Vulnerability Scanning and Clouds: An Attempt to Move the Dialog On…

June 28, 2009

By Craig Balding

Much has been said about public IaaS providers that expressly forbid customers from running network scans against their cloud hosted infrastructure. Failure to comply with the Terms of Service can result in account suspension or termination (ouch!). This post is my attempt to suggest a way forward. I welcome your feedback…

As has been noted before, a blanket ban on legitimate scanning activity by customers of their own infrastructure (whether outsourced or not) undermines security assurance processes and can make regulatory compliance impossible; e.g. PCI DSS mandates network vulnerability scanning as a control.

Vulnerability scanning is a stalwart practice of the Information Security community. Enterprises invest considerable time and money developing vulnerability management programs to help assess IT security risk across applications and infrastructure. Specifically, vulnerability scanners help identify potential security weaknesses at scale; e.g. missing patches, default passwords, coding or configuration weaknesses.

Vulnerability scanning is front of mind for Internet exposed or partner connected infrastructure. However, when said infrastructure is owned and/or operated by a service provider, some of the existing challenges associated with vulnerability scanning are magnified:

Scans can cause outages. This can happen if the scanning policy includes Denial of Service checks or the scanning engine is configured with “aggressive” settings; e.g. connection entries in firewall state tables get exhausted. Its also possible for scans to tickle obscure bugs in the target - or devices enroute to the target. Even without a full-on outage, poorly configured scans can still negatively impact performance or availability for other customers of shared infrastructure.
Identifying unauthorised scans.
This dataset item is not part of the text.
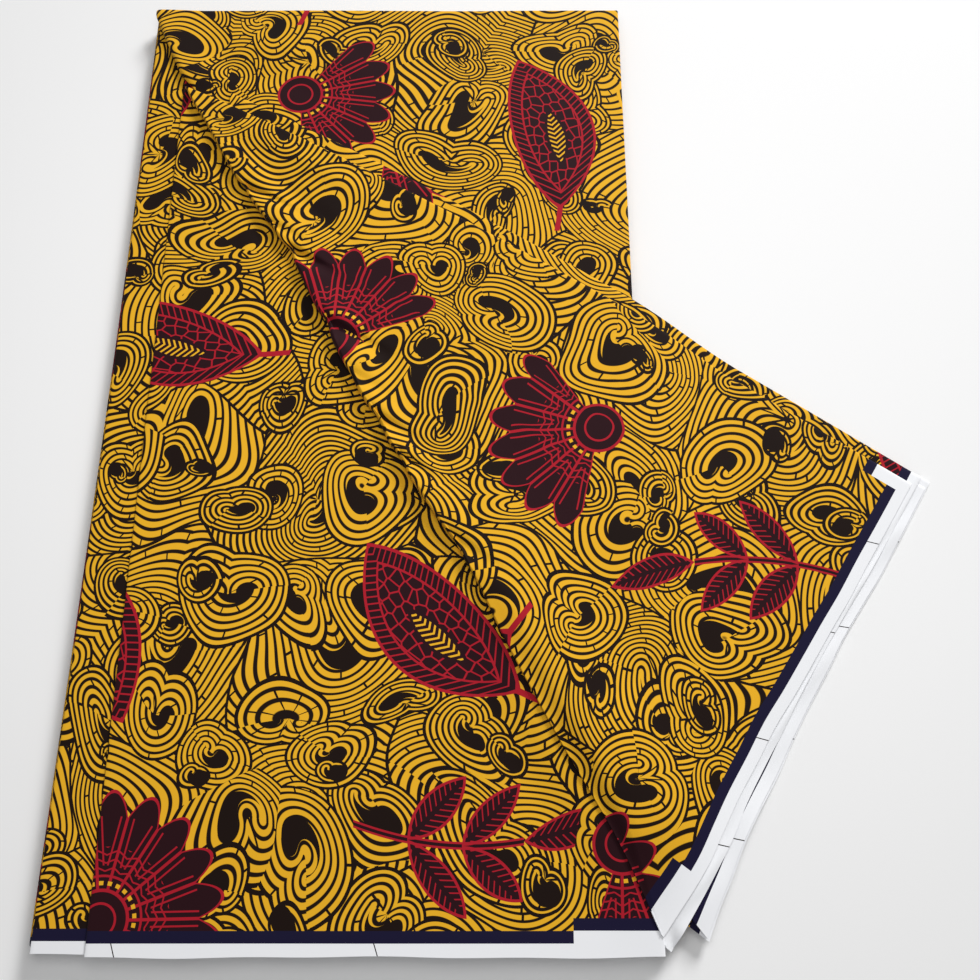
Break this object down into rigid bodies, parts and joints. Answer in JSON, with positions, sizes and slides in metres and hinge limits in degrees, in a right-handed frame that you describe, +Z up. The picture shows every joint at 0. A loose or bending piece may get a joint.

Without a trusted, robust process for “blessing” or approving source IP addresses of customer scan engines, service providers cannot distinguish legitimate scans from scans with the evil bit set. Sure, they can use whois to determine source network ownership but even if the scan originates from a customer owned network, this does not necessarily mean it is authorised! Given this, many providers take the stance that all scans are treated as hostile unless pre-agreed.
Scanning may trigger automated or manual actions by the provider. A common automated response from a provider is to apply traffic shaping to slow down the scan, or simply block the client IP address via an ACL update. This can lead to false negatives; i.e. vulnerabilities present are not discovered as the scanner IP was automagically identified as a noisy vulnerability scanner and auto-throttled/blocked. Even half smart attackers can quickly deduces the presence of auto-response mechanisms (”huh, no response now”) so either switches to slow probes from multiple sources or goes for gold with a one-shot exploit.

Enterprise customers on dedicated infrastructure at Tier 1 web hosting providers will either contract the hosting company (or their security partner) to perform vulnerability scans or do it themselves. Either way, for scanning to happen, agreement will need to be reached on scan scope, types of scans to be run (scanning tools & policies), time windows and source IP addresses used. Beyond that are the process issues of how results will be communicated, integration with ticketing systems etc.

The provider will limit the scan scope to the dedicated infrastructure allocated to the customer - the scanning of shared infrastructure by the customer is generally a ‘no no’. This, along with management networks will be scanned by the provider to meet customer compliance mandates or security policies.

With Cloud “Infrastructure as a Service” providers, things get a little more complicated.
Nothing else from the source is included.